AIM OF THE TASK — Reproduce each of the lines word for word.

═══ DATASET ROWS

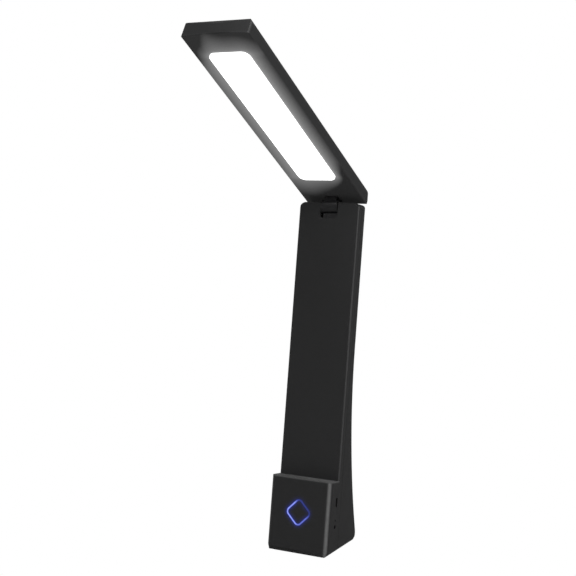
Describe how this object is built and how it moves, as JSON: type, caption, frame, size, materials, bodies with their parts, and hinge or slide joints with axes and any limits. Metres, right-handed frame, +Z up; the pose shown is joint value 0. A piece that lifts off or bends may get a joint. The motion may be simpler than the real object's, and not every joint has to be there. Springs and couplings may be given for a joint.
{
  "type": "folding desk lamp",
  "caption": "Folding desk lamp: a flat head with a lit panel, hinged on top of a leaning column that flares into a foot block with a touch switch ring and a charging socket.",
  "frame": {"origin": "on the desk, in the middle of the rubber sole", "axes": "+Z up, +X to the user's right when facing the touch switch, -Y towards the user and along the opened head, +Y towards the flared back"},
  "size_m": [0.052, 0.1862, 0.3901],
  "materials": {
    "black_shell": "fine matte texture, moulded ABS",
    "black_base": "plain matte moulding",
    "rubber_sole": "soft matte rubber",
    "steel_block": "bare mild steel",
    "steel_screw": "zinc plated",
    "axle_steel": "ground steel",
    "socket_steel": "nickel plated stamping",
    "battery_wrap": "shrink wrapped pouch cell",
    "red_lead": "insulated lead",
    "white_lead": "insulated lead",
    "green_board": "solder mask over glass fibre board",
    "black_parts": "moulded electronic parts",
    "smoked_lens": "smoked clear plastic",
    "blue_lens": "translucent light pipe, lit blue",
    "led_white": "white solder mask and LED packages",
    "led_yellow": "phosphor coated LED packages",
    "copper_plate": "bare copper sheet",
    "grey_foam": "conductive foam",
    "washer_nylon": "natural nylon",
    "black_nylon": "glass filled nylon",
    "opal_diffuser": "opal acrylic, lit white",
    "clear_guide": "clear acrylic light guide",
    "white_sheet": "white reflector film",
    "bare_aluminium": "bare sheet"
  },
  "bodies": {
    "stand": {"front_shell": "black_shell", "rear_shell": "black_shell", "base_cover": "black_base", "foot_pad": "rubber_sole", "ballast_block": "steel_block", "base_screws": "steel_screw", "ballast_screws": "steel_screw", "battery_pack": "battery_wrap", "battery_lead": "red_lead", "main_board": "green_board", "board_parts": "black_parts", "board_screws": "steel_screw", "charging_socket": "socket_steel", "socket_tongue": "black_parts", "indicator_lights": "smoked_lens", "ring_light_guide": "blue_lens", "ring_leds": "led_white", "touch_cap": "black_shell", "touch_plate": "copper_plate", "touch_foam": "grey_foam", "hinge_axle": "axle_steel", "axle_clamps": "steel_screw", "clamp_screws": "steel_screw", "hinge_washers": "washer_nylon", "lamp_lead": "white_lead"},
    "head": {"head_cover": "black_shell", "head_frame": "black_shell", "diffuser": "opal_diffuser", "light_guide": "clear_guide", "reflector_sheet": "white_sheet", "heat_spreader": "bare_aluminium", "led_bars": "led_white", "led_chips": "led_yellow", "junction_board": "green_board", "hinge_knuckle": "black_nylon", "friction_sleeve": "axle_steel", "knuckle_screws": "steel_screw", "head_lead": "white_lead"}
  },
  "joints": [
    {"name": "head_fold", "type": "hinge", "parent": "stand", "child": "head", "pos_m": [0, 0.03232, 0.2635], "axis": [1, 0, 0], "range_deg": [0, 113.2]}
  ]
}
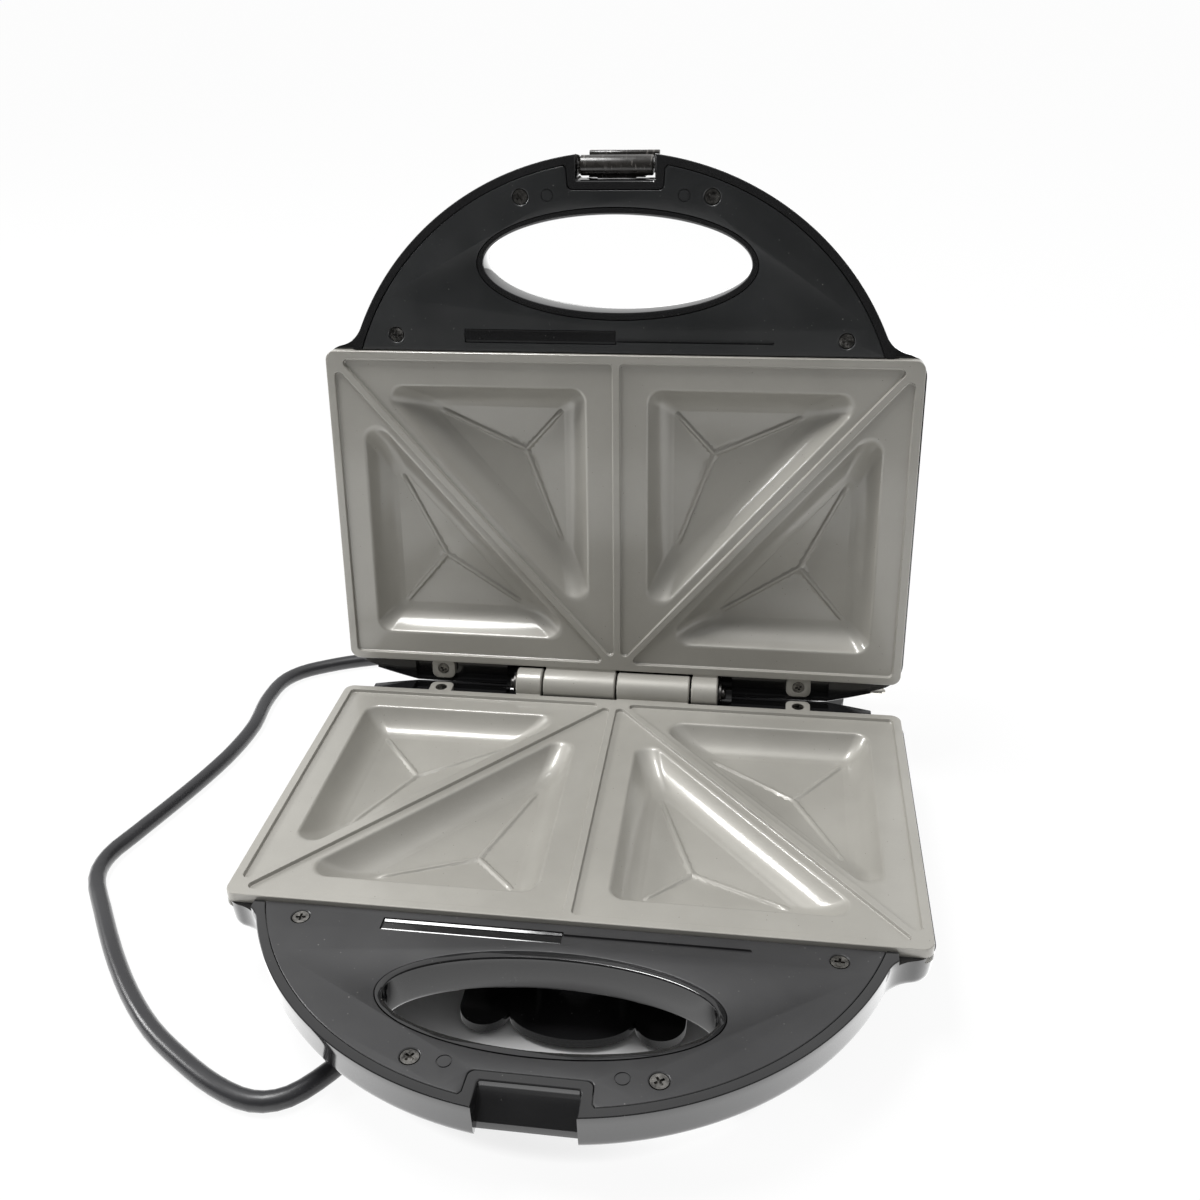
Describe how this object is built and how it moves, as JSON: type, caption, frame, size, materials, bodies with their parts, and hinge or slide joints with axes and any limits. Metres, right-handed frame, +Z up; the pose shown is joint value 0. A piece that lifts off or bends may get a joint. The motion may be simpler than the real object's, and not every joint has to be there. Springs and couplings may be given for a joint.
{
  "type": "sandwich toaster",
  "caption": "Electric sandwich toaster standing open: hinged shells with cast pocketed cooking plates, ring handle, latch and cord.",
  "frame": {"origin": "middle of the toaster's own outline on the table, measured without the cord and plug", "axes": "+X to the right seen from the handle side, +Y to the back where the hinge is, +Z up"},
  "size_m": [0.3006, 0.2896, 0.2459],
  "materials": {
    "housing": "glossy black moulding",
    "cover_lower": "fine matt black",
    "cover_upper": "fine matt black",
    "dark_screws": "blackened steel",
    "nonstick": "warm grey non-stick coating on cast aluminium",
    "element_sheath": "oxidised steel sheath",
    "steel_strip": "zinc-plated strip",
    "steel_screws": "zinc plated",
    "reflector_sheet": "bright rolled sheet",
    "ceramic": "ceramic body",
    "fuse_body": "glass-fibre sleeve",
    "nylon": "natural nylon",
    "brass_screws": "plain brass",
    "rubber": "matt black rubber",
    "pin_steel": "bright steel",
    "cord_pvc": "satin black PVC",
    "plug_pvc": "satin black PVC",
    "plug_metal": "nickel-plated brass",
    "red_lens": "clear red",
    "green_lens": "clear green",
    "lamp_glass": "clear glass with a neon glow tube",
    "latch_plastic": "worn glossy dark grey-brown"
  },
  "bodies": {
    "base": {"lower_shell": "housing", "lower_handle_cover": "cover_lower", "lower_cover_screws": "dark_screws", "lower_plate": "nonstick", "lower_plate_screws": "dark_screws", "lower_element": "element_sheath", "lower_element_bars": "steel_strip", "lower_bar_screws": "steel_screws", "lower_reflector": "reflector_sheet", "thermostat": "ceramic", "thermal_fuse": "fuse_body", "terminal_block": "nylon", "terminal_screws": "brass_screws", "cord_clamp": "nylon", "clamp_screws": "steel_screws", "rubber_feet": "rubber", "hinge_pin": "pin_steel", "pin_clips": "pin_steel", "cord_relief": "cord_pvc", "power_cord": "cord_pvc", "plug_body": "plug_pvc", "plug_pins": "plug_metal", "plug_earth_contacts": "plug_metal"},
    "lid": {"upper_shell": "housing", "upper_handle_cover": "cover_upper", "upper_cover_screws": "dark_screws", "upper_plate": "nonstick", "upper_plate_screws": "dark_screws", "upper_element": "element_sheath", "upper_element_bars": "steel_strip", "upper_bar_screws": "steel_screws", "upper_reflector": "reflector_sheet", "red_lens": "red_lens", "green_lens": "green_lens", "neon_lamps": "lamp_glass", "lamp_holder": "nylon", "latch_pin": "pin_steel"},
    "latch": {"latch": "latch_plastic"}
  },
  "joints": [
    {"name": "lid_hinge", "type": "hinge", "parent": "base", "child": "lid", "pos_m": [0, 0.08103, 0.037], "axis": [1, 0, 0], "range_deg": [0, 93.6]},
    {"name": "latch_hinge", "type": "hinge", "parent": "lid", "child": "latch", "pos_m": [0, 0.1025, 0.24126], "axis": [1, 0, 0], "range_deg": [0, 180]}
  ]
}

══════

WRITTEN REPLY —
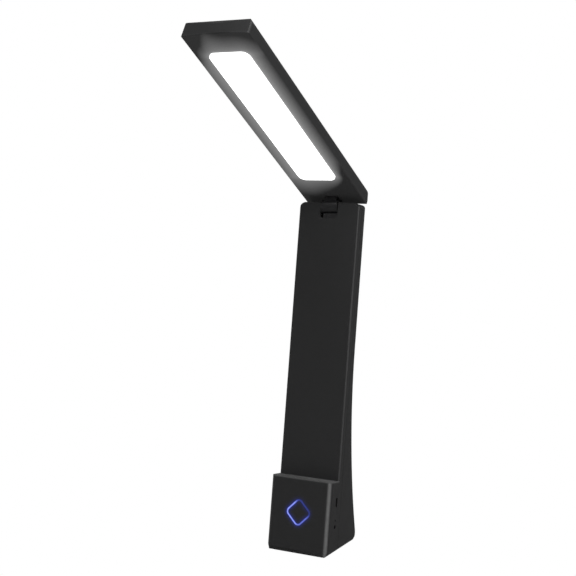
Describe how this object is built and how it moves, as JSON: type, caption, frame, size, materials, bodies with their parts, and hinge or slide joints with axes and any limits. Metres, right-handed frame, +Z up; the pose shown is joint value 0. A piece that lifts off or bends may get a joint. The motion may be simpler than the real object's, and not every joint has to be there. Springs and couplings may be given for a joint.
{
  "type": "folding desk lamp",
  "caption": "Folding desk lamp: a flat head with a lit panel, hinged on top of a leaning column that flares into a foot block with a touch switch ring and a charging socket.",
  "frame": {"origin": "on the desk, in the middle of the rubber sole", "axes": "+Z up, +X to the user's right when facing the touch switch, -Y towards the user and along the opened head, +Y towards the flared back"},
  "size_m": [0.052, 0.1862, 0.3901],
  "materials": {
    "black_shell": "fine matte texture, moulded ABS",
    "black_base": "plain matte moulding",
    "rubber_sole": "soft matte rubber",
    "steel_block": "bare mild steel",
    "steel_screw": "zinc plated",
    "axle_steel": "ground steel",
    "socket_steel": "nickel plated stamping",
    "battery_wrap": "shrink wrapped pouch cell",
    "red_lead": "insulated lead",
    "white_lead": "insulated lead",
    "green_board": "solder mask over glass fibre board",
    "black_parts": "moulded electronic parts",
    "smoked_lens": "smoked clear plastic",
    "blue_lens": "translucent light pipe, lit blue",
    "led_white": "white solder mask and LED packages",
    "led_yellow": "phosphor coated LED packages",
    "copper_plate": "bare copper sheet",
    "grey_foam": "conductive foam",
    "washer_nylon": "natural nylon",
    "black_nylon": "glass filled nylon",
    "opal_diffuser": "opal acrylic, lit white",
    "clear_guide": "clear acrylic light guide",
    "white_sheet": "white reflector film",
    "bare_aluminium": "bare sheet"
  },
  "bodies": {
    "stand": {"front_shell": "black_shell", "rear_shell": "black_shell", "base_cover": "black_base", "foot_pad": "rubber_sole", "ballast_block": "steel_block", "base_screws": "steel_screw", "ballast_screws": "steel_screw", "battery_pack": "battery_wrap", "battery_lead": "red_lead", "main_board": "green_board", "board_parts": "black_parts", "board_screws": "steel_screw", "charging_socket": "socket_steel", "socket_tongue": "black_parts", "indicator_lights": "smoked_lens", "ring_light_guide": "blue_lens", "ring_leds": "led_white", "touch_cap": "black_shell", "touch_plate": "copper_plate", "touch_foam": "grey_foam", "hinge_axle": "axle_steel", "axle_clamps": "steel_screw", "clamp_screws": "steel_screw", "hinge_washers": "washer_nylon", "lamp_lead": "white_lead"},
    "head": {"head_cover": "black_shell", "head_frame": "black_shell", "diffuser": "opal_diffuser", "light_guide": "clear_guide", "reflector_sheet": "white_sheet", "heat_spreader": "bare_aluminium", "led_bars": "led_white", "led_chips": "led_yellow", "junction_board": "green_board", "hinge_knuckle": "black_nylon", "friction_sleeve": "axle_steel", "knuckle_screws": "steel_screw", "head_lead": "white_lead"}
  },
  "joints": [
    {"name": "head_fold", "type": "hinge", "parent": "stand", "child": "head", "pos_m": [0, 0.03232, 0.2635], "axis": [1, 0, 0], "range_deg": [0, 113.2]}
  ]
}
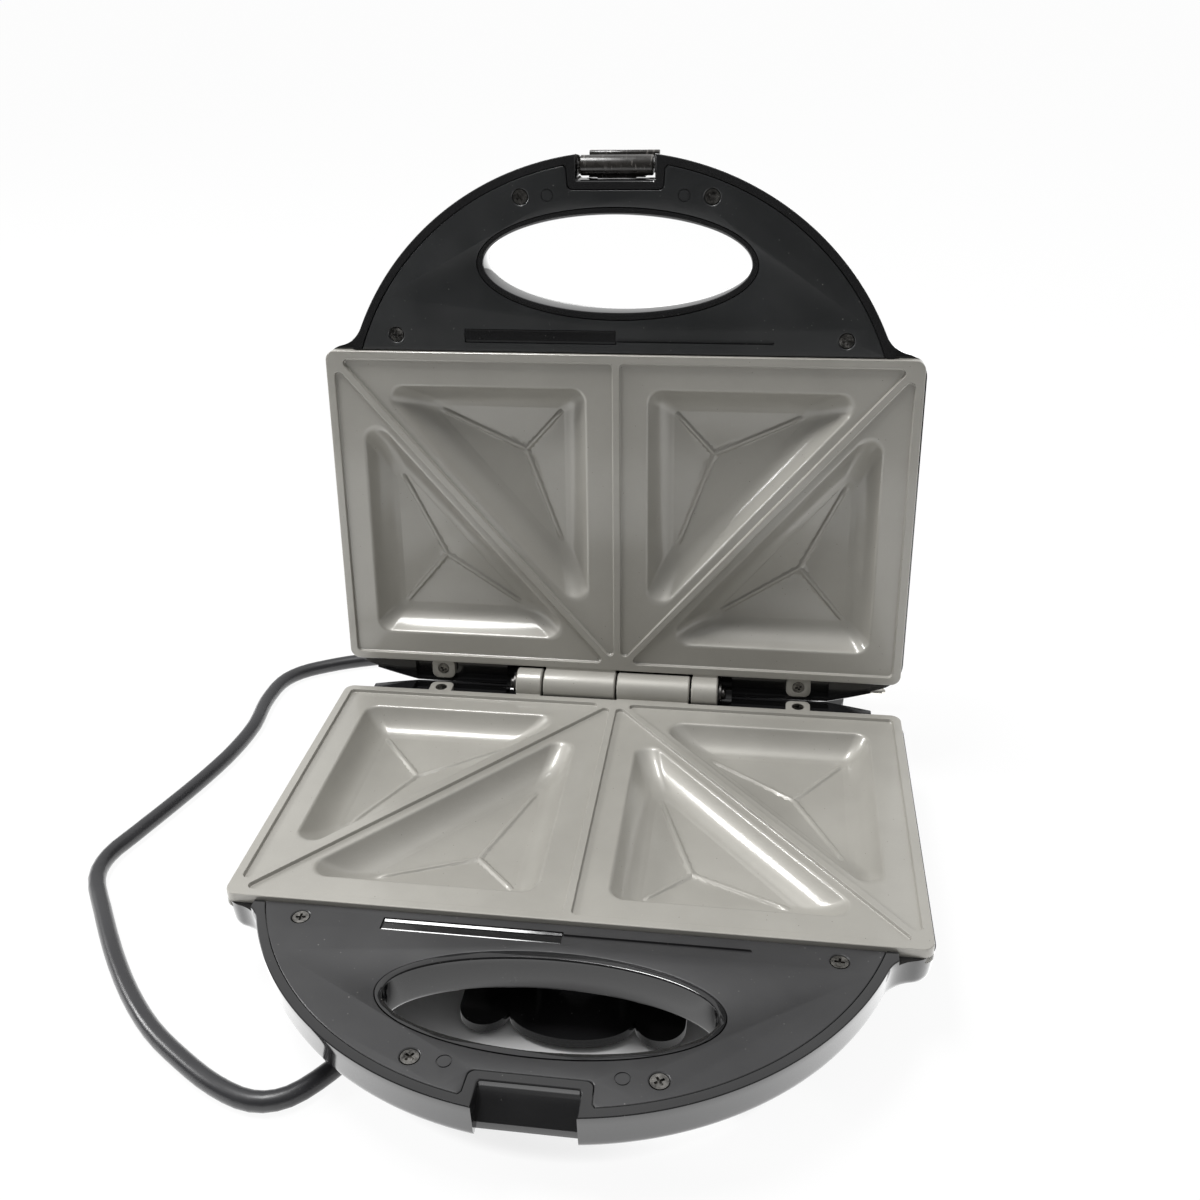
Describe how this object is built and how it moves, as JSON: type, caption, frame, size, materials, bodies with their parts, and hinge or slide joints with axes and any limits. Metres, right-handed frame, +Z up; the pose shown is joint value 0. A piece that lifts off or bends may get a joint. The motion may be simpler than the real object's, and not every joint has to be there. Springs and couplings may be given for a joint.
{
  "type": "sandwich toaster",
  "caption": "Electric sandwich toaster standing open: hinged shells with cast pocketed cooking plates, ring handle, latch and cord.",
  "frame": {"origin": "middle of the toaster's own outline on the table, measured without the cord and plug", "axes": "+X to the right seen from the handle side, +Y to the back where the hinge is, +Z up"},
  "size_m": [0.3006, 0.2896, 0.2459],
  "materials": {
    "housing": "glossy black moulding",
    "cover_lower": "fine matt black",
    "cover_upper": "fine matt black",
    "dark_screws": "blackened steel",
    "nonstick": "warm grey non-stick coating on cast aluminium",
    "element_sheath": "oxidised steel sheath",
    "steel_strip": "zinc-plated strip",
    "steel_screws": "zinc plated",
    "reflector_sheet": "bright rolled sheet",
    "ceramic": "ceramic body",
    "fuse_body": "glass-fibre sleeve",
    "nylon": "natural nylon",
    "brass_screws": "plain brass",
    "rubber": "matt black rubber",
    "pin_steel": "bright steel",
    "cord_pvc": "satin black PVC",
    "plug_pvc": "satin black PVC",
    "plug_metal": "nickel-plated brass",
    "red_lens": "clear red",
    "green_lens": "clear green",
    "lamp_glass": "clear glass with a neon glow tube",
    "latch_plastic": "worn glossy dark grey-brown"
  },
  "bodies": {
    "base": {"lower_shell": "housing", "lower_handle_cover": "cover_lower", "lower_cover_screws": "dark_screws", "lower_plate": "nonstick", "lower_plate_screws": "dark_screws", "lower_element": "element_sheath", "lower_element_bars": "steel_strip", "lower_bar_screws": "steel_screws", "lower_reflector": "reflector_sheet", "thermostat": "ceramic", "thermal_fuse": "fuse_body", "terminal_block": "nylon", "terminal_screws": "brass_screws", "cord_clamp": "nylon", "clamp_screws": "steel_screws", "rubber_feet": "rubber", "hinge_pin": "pin_steel", "pin_clips": "pin_steel", "cord_relief": "cord_pvc", "power_cord": "cord_pvc", "plug_body": "plug_pvc", "plug_pins": "plug_metal", "plug_earth_contacts": "plug_metal"},
    "lid": {"upper_shell": "housing", "upper_handle_cover": "cover_upper", "upper_cover_screws": "dark_screws", "upper_plate": "nonstick", "upper_plate_screws": "dark_screws", "upper_element": "element_sheath", "upper_element_bars": "steel_strip", "upper_bar_screws": "steel_screws", "upper_reflector": "reflector_sheet", "red_lens": "red_lens", "green_lens": "green_lens", "neon_lamps": "lamp_glass", "lamp_holder": "nylon", "latch_pin": "pin_steel"},
    "latch": {"latch": "latch_plastic"}
  },
  "joints": [
    {"name": "lid_hinge", "type": "hinge", "parent": "base", "child": "lid", "pos_m": [0, 0.08103, 0.037], "axis": [1, 0, 0], "range_deg": [0, 93.6]},
    {"name": "latch_hinge", "type": "hinge", "parent": "lid", "child": "latch", "pos_m": [0, 0.1025, 0.24126], "axis": [1, 0, 0], "range_deg": [0, 180]}
  ]
}